Nothing in the budget deal from Monday changes anything about the environmental review of this kind of project.
California state policy rightly favors infill development near transit. But privately, even most YIMBY leaders and other experts will say that you can't fix the state's housing problem with infill alone. You need at least some outward expansion into previously undeveloped areas as well.
But environmental review can take years, cost millions of dollars and easily be dragged out by litigation. Ultimately, the question the Legislature has to ask is not, 'What projects should be exempt from CEQA,' but 'What purpose is CEQA supposed to serve?'
In the Bay Area, the existential battle over CEQA is likely to manifest in the form of California Forever, the huge greenfield project proposed for Solano County. Whatever you think about more suburban expansion, the backers of California Forever are at least attempting to promise a more compact and walkable community than other large greenfield projects in the state — many of which are more prototypically suburban.

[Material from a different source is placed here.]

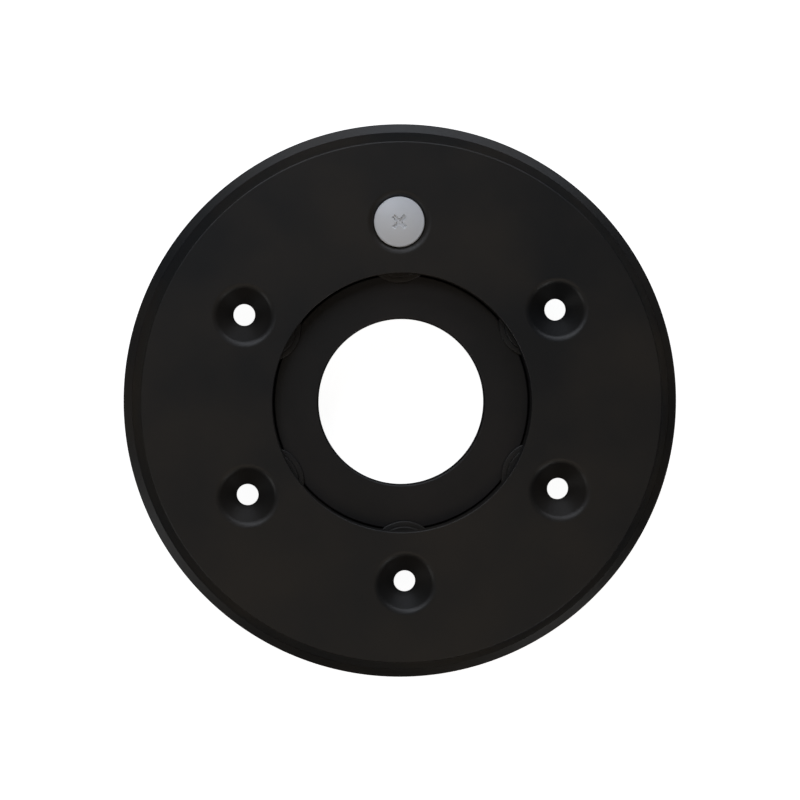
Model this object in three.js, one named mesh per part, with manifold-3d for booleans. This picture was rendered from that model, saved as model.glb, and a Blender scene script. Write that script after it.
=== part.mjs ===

Yet it's still going to have to go through round after round of CEQA review — and most likely expensive litigation as well.
There's also likely to be a major battle over the new exemption for advanced manufacturing, which was included in Monday's reforms. Advanced manufacturing, including using precision tools and other modern processes to manufacture high-tech products, is a major state economic development goal because many of these products are designed in California but manufactured elsewhere. But the definition of advanced manufacturing in state law is pretty squishy, meaning advocates are almost certain to litigate these projects depending on where such companies wind up locating.
So, while Monday's action is a big deal, it's not comprehensive CEQA reform. Comprehensive reform would not just punch more holes in a flawed law; it would revisit and clarify the whole purpose of CEQA.
That existential battle still lies ahead.